--- start ---

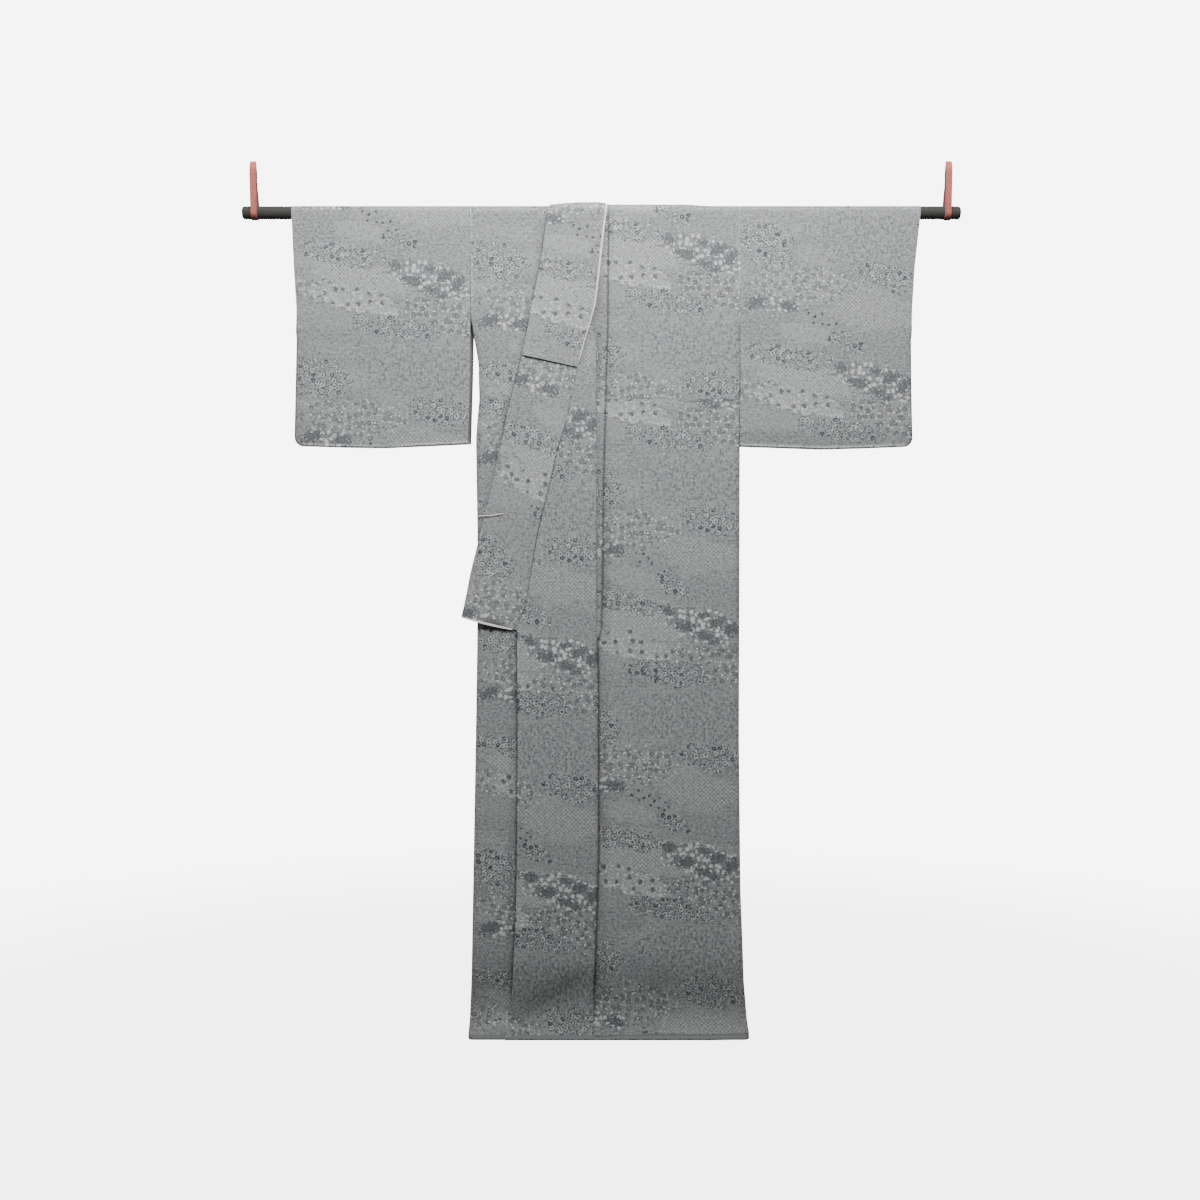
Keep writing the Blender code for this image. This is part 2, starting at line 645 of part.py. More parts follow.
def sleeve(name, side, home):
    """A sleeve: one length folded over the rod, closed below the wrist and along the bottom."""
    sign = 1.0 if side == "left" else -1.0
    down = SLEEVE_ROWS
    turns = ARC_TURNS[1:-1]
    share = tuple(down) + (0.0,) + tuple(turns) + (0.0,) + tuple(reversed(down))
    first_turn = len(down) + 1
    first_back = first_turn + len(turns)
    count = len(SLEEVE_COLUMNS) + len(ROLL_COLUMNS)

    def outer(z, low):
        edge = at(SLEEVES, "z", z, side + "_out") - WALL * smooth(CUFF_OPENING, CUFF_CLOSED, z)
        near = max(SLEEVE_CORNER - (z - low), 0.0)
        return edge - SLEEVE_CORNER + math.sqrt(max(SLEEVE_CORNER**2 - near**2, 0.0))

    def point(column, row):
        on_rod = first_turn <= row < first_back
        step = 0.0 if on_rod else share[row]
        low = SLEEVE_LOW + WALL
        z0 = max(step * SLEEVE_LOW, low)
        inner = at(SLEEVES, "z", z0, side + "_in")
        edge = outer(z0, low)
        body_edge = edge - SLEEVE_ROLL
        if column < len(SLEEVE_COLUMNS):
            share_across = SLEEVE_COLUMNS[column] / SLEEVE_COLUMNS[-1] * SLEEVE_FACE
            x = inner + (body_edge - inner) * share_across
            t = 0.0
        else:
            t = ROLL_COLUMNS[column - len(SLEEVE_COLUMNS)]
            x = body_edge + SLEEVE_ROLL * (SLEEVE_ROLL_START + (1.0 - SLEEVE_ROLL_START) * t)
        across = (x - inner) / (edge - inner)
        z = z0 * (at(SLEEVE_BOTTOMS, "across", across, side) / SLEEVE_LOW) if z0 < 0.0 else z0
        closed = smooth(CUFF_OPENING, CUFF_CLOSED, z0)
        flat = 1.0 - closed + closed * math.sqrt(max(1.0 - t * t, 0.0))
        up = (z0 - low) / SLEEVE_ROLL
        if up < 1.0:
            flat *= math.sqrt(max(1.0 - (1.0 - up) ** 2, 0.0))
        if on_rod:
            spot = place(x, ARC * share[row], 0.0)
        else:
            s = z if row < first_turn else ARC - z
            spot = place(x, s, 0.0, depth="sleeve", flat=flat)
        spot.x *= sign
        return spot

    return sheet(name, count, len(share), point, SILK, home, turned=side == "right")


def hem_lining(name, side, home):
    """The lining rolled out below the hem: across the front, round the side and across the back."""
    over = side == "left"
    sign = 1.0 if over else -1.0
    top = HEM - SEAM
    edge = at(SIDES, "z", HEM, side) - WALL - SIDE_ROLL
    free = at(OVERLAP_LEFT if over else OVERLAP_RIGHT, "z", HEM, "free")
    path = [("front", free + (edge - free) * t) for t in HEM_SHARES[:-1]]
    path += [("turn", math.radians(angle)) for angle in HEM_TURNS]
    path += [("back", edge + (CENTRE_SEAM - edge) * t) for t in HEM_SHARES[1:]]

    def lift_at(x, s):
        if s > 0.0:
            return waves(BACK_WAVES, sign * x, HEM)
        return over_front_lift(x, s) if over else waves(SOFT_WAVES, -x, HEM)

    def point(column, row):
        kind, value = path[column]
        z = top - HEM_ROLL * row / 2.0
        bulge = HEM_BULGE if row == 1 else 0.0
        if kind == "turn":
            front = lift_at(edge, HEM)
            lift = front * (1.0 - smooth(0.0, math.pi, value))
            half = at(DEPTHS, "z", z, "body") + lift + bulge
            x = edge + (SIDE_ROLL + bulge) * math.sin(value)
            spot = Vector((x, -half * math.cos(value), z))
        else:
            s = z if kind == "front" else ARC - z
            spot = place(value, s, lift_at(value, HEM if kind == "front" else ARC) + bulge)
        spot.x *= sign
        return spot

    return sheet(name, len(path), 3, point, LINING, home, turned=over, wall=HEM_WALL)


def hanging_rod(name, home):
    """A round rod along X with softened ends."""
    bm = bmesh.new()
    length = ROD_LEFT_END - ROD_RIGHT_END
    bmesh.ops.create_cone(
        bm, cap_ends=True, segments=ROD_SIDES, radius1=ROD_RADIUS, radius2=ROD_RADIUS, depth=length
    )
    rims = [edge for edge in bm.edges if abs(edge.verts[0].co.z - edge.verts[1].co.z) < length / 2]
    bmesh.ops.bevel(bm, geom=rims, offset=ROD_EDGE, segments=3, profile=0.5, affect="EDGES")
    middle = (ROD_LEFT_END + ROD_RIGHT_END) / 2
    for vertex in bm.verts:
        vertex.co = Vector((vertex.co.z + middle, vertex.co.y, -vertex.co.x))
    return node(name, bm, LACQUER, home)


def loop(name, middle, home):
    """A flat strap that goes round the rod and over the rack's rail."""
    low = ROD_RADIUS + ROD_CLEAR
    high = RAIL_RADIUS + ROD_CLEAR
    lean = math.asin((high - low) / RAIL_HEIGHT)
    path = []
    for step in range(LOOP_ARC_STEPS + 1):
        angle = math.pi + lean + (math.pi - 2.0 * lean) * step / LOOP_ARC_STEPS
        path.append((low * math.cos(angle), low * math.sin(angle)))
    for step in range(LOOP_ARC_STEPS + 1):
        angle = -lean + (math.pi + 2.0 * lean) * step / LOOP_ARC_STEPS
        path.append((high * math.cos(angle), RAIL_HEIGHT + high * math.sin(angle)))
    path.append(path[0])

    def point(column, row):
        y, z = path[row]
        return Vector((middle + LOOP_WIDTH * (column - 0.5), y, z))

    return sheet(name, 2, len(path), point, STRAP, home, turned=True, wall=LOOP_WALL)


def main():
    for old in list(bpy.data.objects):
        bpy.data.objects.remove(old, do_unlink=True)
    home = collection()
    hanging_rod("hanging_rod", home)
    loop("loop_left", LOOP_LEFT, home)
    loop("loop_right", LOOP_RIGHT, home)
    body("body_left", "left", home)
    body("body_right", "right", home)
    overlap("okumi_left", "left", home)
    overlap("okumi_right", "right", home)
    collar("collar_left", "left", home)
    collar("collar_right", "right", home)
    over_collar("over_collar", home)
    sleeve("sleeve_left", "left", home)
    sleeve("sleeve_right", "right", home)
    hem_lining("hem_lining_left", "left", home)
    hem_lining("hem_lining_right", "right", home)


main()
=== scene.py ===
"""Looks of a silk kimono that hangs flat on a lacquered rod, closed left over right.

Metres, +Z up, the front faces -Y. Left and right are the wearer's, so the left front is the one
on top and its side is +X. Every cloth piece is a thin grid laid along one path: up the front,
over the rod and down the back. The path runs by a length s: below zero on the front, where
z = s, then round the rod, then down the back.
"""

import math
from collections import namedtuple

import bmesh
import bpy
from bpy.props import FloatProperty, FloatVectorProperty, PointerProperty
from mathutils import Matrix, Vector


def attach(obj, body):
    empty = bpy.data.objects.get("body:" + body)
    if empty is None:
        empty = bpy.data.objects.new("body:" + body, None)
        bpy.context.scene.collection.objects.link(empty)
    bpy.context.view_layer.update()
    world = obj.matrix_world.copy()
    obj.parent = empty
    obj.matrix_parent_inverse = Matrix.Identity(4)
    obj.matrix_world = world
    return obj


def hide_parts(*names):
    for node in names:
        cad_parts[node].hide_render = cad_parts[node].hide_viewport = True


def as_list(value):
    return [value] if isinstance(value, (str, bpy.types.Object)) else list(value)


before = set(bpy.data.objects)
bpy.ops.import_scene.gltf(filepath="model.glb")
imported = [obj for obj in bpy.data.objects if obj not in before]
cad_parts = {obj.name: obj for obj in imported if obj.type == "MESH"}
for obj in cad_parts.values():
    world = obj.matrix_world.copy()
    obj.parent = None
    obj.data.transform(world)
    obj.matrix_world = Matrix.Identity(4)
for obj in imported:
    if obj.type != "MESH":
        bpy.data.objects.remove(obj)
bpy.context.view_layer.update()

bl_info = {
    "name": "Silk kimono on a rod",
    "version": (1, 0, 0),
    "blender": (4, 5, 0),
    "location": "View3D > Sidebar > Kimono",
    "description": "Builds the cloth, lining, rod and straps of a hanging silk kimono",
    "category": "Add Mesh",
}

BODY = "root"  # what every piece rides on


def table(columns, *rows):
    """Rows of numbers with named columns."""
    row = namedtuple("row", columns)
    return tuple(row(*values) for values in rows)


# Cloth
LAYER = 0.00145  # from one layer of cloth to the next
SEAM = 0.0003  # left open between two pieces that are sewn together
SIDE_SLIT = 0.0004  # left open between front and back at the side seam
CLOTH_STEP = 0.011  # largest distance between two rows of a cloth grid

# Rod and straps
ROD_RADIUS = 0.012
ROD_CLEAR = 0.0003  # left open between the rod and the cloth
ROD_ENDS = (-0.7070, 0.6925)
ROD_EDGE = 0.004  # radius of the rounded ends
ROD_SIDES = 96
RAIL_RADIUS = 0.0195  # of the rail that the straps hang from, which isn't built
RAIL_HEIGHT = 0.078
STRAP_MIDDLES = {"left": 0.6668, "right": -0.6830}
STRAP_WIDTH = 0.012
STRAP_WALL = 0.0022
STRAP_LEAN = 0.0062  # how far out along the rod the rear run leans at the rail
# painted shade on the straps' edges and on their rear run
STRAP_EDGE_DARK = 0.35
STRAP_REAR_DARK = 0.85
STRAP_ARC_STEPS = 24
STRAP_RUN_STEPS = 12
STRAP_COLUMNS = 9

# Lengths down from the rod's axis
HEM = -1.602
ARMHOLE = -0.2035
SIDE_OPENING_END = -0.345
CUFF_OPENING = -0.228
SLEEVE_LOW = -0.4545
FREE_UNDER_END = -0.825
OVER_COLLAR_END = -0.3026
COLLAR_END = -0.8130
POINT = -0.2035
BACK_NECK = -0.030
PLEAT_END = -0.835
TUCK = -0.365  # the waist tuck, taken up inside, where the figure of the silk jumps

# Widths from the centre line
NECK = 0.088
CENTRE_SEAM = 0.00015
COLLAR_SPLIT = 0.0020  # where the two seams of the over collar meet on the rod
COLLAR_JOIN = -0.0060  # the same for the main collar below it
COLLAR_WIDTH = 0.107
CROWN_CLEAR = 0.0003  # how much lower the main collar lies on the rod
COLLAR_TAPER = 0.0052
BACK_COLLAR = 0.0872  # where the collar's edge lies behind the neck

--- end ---

TO DO →
Return exactly the leading lines of the listing, stopping after the line in which "return edge - SLEEVE_CORNER" occurs.

REPLY →
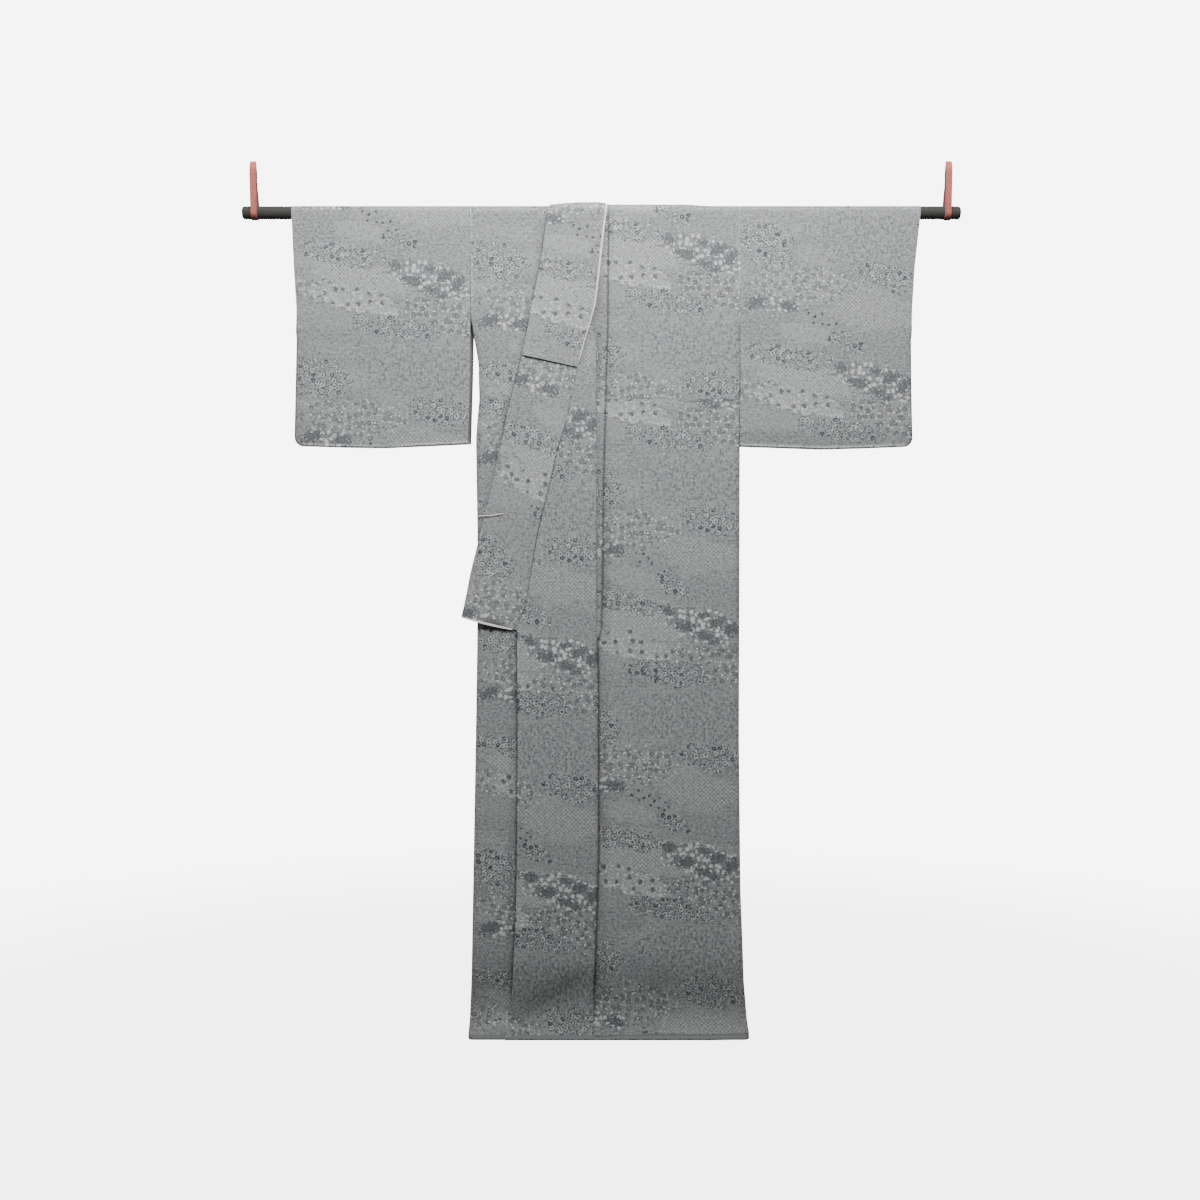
Keep writing the Blender code for this image. This is part 2, starting at line 645 of part.py. More parts follow.
def sleeve(name, side, home):
    """A sleeve: one length folded over the rod, closed below the wrist and along the bottom."""
    sign = 1.0 if side == "left" else -1.0
    down = SLEEVE_ROWS
    turns = ARC_TURNS[1:-1]
    share = tuple(down) + (0.0,) + tuple(turns) + (0.0,) + tuple(reversed(down))
    first_turn = len(down) + 1
    first_back = first_turn + len(turns)
    count = len(SLEEVE_COLUMNS) + len(ROLL_COLUMNS)

    def outer(z, low):
        edge = at(SLEEVES, "z", z, side + "_out") - WALL * smooth(CUFF_OPENING, CUFF_CLOSED, z)
        near = max(SLEEVE_CORNER - (z - low), 0.0)
        return edge - SLEEVE_CORNER + math.sqrt(max(SLEEVE_CORNER**2 - near**2, 0.0))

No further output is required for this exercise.